Output a verbatim copy of the data, cut off after the line that contains "---- Pumps, pipes".
-=-=-
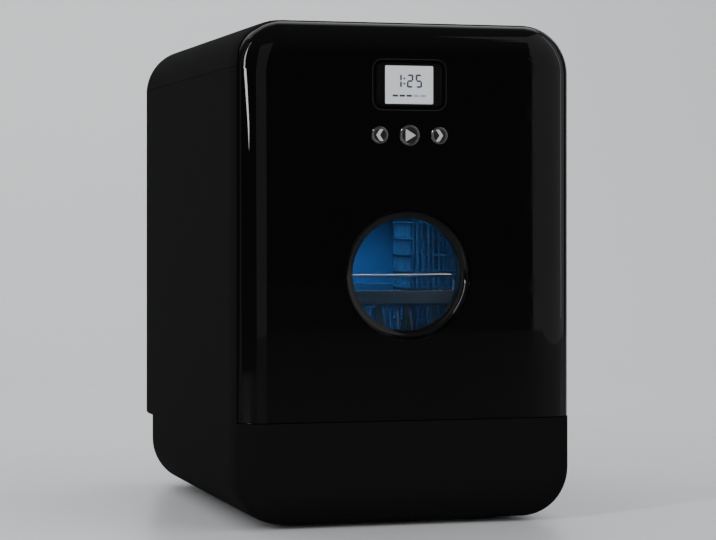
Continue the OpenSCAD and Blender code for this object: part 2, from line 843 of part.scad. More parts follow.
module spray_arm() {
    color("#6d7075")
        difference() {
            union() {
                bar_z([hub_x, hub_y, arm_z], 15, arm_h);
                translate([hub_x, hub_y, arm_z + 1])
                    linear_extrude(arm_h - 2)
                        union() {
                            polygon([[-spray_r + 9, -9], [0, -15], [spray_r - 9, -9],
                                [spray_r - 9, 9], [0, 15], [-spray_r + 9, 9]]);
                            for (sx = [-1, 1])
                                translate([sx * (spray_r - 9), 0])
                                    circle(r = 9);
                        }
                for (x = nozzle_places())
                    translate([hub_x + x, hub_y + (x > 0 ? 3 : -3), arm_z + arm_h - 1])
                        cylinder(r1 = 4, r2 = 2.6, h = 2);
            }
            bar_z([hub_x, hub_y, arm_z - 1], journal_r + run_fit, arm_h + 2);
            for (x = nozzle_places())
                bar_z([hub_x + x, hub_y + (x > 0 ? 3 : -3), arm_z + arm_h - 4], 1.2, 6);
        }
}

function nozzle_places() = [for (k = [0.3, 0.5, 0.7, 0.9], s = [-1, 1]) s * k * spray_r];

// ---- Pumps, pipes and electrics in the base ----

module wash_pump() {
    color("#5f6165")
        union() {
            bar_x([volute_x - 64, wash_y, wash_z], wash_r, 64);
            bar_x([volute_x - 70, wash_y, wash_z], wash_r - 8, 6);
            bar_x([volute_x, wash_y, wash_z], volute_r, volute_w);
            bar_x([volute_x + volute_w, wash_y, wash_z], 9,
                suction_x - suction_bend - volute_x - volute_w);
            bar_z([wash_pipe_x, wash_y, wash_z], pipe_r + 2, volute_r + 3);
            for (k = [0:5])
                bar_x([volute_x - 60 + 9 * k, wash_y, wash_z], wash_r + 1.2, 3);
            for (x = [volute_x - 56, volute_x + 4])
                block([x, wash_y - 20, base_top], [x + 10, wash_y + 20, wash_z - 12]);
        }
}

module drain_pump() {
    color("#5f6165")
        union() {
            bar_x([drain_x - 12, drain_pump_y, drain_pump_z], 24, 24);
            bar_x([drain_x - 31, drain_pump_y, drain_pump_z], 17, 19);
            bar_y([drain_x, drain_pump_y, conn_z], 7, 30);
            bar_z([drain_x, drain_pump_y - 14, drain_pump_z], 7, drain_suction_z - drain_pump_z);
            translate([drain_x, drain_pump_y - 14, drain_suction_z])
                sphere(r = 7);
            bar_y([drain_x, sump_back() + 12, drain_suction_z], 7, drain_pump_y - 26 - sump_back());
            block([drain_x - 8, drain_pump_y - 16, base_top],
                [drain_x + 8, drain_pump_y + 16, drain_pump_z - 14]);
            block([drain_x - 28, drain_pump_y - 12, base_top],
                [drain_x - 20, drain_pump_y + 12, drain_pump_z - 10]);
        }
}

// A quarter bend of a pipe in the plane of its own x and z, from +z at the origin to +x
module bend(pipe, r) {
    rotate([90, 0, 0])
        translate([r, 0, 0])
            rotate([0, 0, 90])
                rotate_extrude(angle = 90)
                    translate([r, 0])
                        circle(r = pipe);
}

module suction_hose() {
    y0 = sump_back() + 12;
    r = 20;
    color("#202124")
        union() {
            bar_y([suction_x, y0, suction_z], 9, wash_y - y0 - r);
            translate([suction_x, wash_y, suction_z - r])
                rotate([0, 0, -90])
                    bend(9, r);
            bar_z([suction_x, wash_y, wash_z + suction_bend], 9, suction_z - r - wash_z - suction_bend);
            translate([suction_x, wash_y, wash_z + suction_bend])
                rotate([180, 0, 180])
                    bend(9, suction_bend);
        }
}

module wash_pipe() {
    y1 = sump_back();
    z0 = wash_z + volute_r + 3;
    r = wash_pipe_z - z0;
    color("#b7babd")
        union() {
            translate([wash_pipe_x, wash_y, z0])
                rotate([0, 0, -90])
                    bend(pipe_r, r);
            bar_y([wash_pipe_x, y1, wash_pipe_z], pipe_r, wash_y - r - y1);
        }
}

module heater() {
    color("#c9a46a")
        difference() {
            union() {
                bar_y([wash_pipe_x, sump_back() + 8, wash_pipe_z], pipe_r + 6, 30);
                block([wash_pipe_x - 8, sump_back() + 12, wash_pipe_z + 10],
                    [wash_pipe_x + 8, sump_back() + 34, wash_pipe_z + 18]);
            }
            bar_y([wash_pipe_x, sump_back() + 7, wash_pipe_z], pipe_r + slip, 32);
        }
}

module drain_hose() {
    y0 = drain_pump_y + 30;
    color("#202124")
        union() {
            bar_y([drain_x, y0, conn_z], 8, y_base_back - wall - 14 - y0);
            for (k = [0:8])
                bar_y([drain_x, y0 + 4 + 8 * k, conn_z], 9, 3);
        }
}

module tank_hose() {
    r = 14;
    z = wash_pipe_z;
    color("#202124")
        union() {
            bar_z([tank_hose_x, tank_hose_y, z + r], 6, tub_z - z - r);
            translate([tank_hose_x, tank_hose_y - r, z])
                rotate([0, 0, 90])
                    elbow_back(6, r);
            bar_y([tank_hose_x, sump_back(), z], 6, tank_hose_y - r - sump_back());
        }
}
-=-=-
→ REPLY
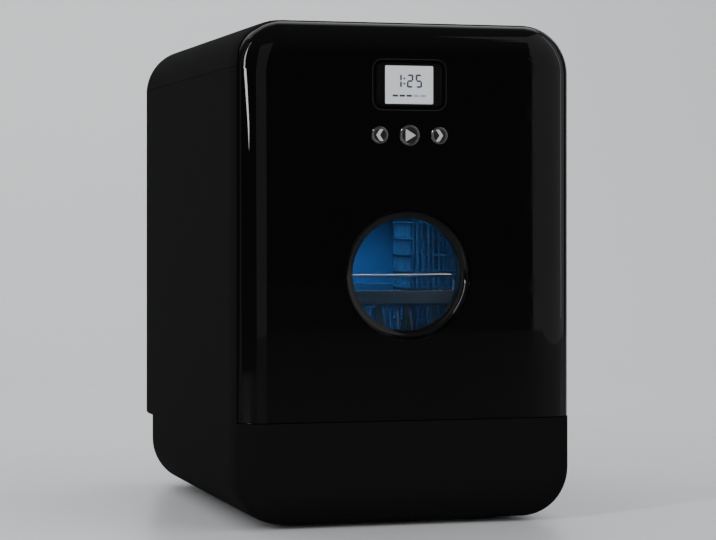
Continue the OpenSCAD and Blender code for this object: part 2, from line 843 of part.scad. More parts follow.
module spray_arm() {
    color("#6d7075")
        difference() {
            union() {
                bar_z([hub_x, hub_y, arm_z], 15, arm_h);
                translate([hub_x, hub_y, arm_z + 1])
                    linear_extrude(arm_h - 2)
                        union() {
                            polygon([[-spray_r + 9, -9], [0, -15], [spray_r - 9, -9],
                                [spray_r - 9, 9], [0, 15], [-spray_r + 9, 9]]);
                            for (sx = [-1, 1])
                                translate([sx * (spray_r - 9), 0])
                                    circle(r = 9);
                        }
                for (x = nozzle_places())
                    translate([hub_x + x, hub_y + (x > 0 ? 3 : -3), arm_z + arm_h - 1])
                        cylinder(r1 = 4, r2 = 2.6, h = 2);
            }
            bar_z([hub_x, hub_y, arm_z - 1], journal_r + run_fit, arm_h + 2);
            for (x = nozzle_places())
                bar_z([hub_x + x, hub_y + (x > 0 ? 3 : -3), arm_z + arm_h - 4], 1.2, 6);
        }
}

function nozzle_places() = [for (k = [0.3, 0.5, 0.7, 0.9], s = [-1, 1]) s * k * spray_r];

// ---- Pumps, pipes and electrics in the base ----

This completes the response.